### THE REQUEST
Repeat the listing below word for word, stopping after the line that contains "import * as".

##############################

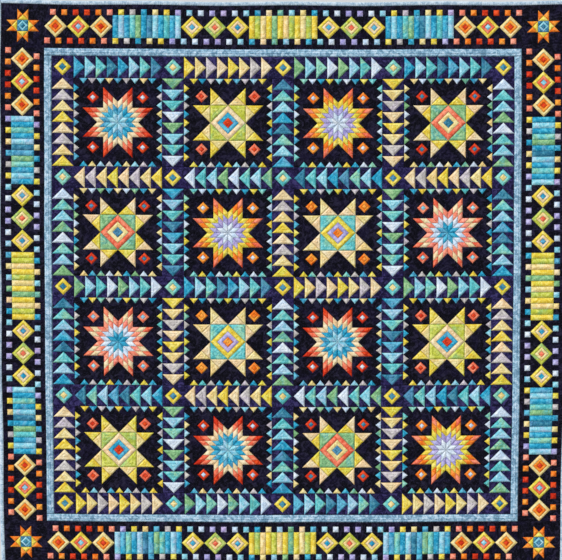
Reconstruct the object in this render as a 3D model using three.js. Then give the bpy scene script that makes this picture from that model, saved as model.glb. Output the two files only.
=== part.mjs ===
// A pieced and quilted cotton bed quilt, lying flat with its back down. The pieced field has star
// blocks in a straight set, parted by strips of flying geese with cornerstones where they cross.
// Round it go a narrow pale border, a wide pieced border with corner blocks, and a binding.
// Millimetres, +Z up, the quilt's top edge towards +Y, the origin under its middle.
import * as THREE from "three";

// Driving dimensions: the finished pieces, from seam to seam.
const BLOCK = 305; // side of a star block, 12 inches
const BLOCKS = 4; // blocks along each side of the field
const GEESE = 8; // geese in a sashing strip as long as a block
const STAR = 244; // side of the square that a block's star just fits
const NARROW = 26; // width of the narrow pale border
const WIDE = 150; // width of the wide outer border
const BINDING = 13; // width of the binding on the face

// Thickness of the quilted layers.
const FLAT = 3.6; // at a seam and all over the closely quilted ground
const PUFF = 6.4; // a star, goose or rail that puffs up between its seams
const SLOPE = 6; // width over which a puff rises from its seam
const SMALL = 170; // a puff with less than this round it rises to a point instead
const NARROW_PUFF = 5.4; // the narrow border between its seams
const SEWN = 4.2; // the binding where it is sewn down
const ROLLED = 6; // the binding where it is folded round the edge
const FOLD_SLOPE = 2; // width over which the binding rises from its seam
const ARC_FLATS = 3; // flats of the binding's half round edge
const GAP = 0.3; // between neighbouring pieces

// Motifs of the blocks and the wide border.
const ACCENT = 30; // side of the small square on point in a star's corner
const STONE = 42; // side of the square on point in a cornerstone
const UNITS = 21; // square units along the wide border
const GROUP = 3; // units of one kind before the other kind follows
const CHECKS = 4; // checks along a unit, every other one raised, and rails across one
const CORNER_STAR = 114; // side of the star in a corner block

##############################

### SOLUTION TO THE EXERCISE
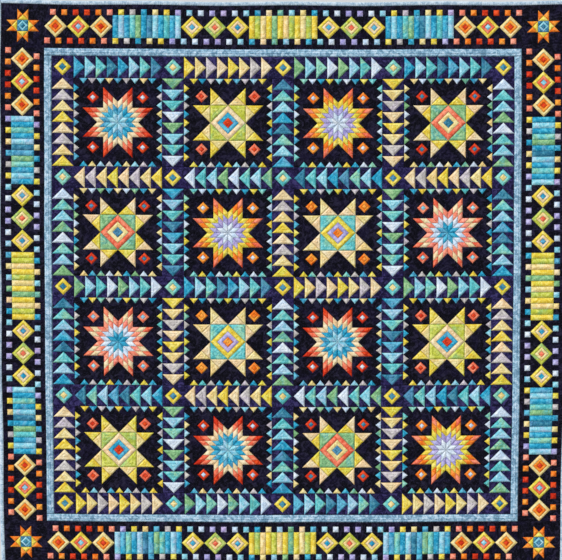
Reconstruct the object in this render as a 3D model using three.js. Then give the bpy scene script that makes this picture from that model, saved as model.glb. Output the two files only.
=== part.mjs ===
// A pieced and quilted cotton bed quilt, lying flat with its back down. The pieced field has star
// blocks in a straight set, parted by strips of flying geese with cornerstones where they cross.
// Round it go a narrow pale border, a wide pieced border with corner blocks, and a binding.
// Millimetres, +Z up, the quilt's top edge towards +Y, the origin under its middle.
import * as THREE from "three";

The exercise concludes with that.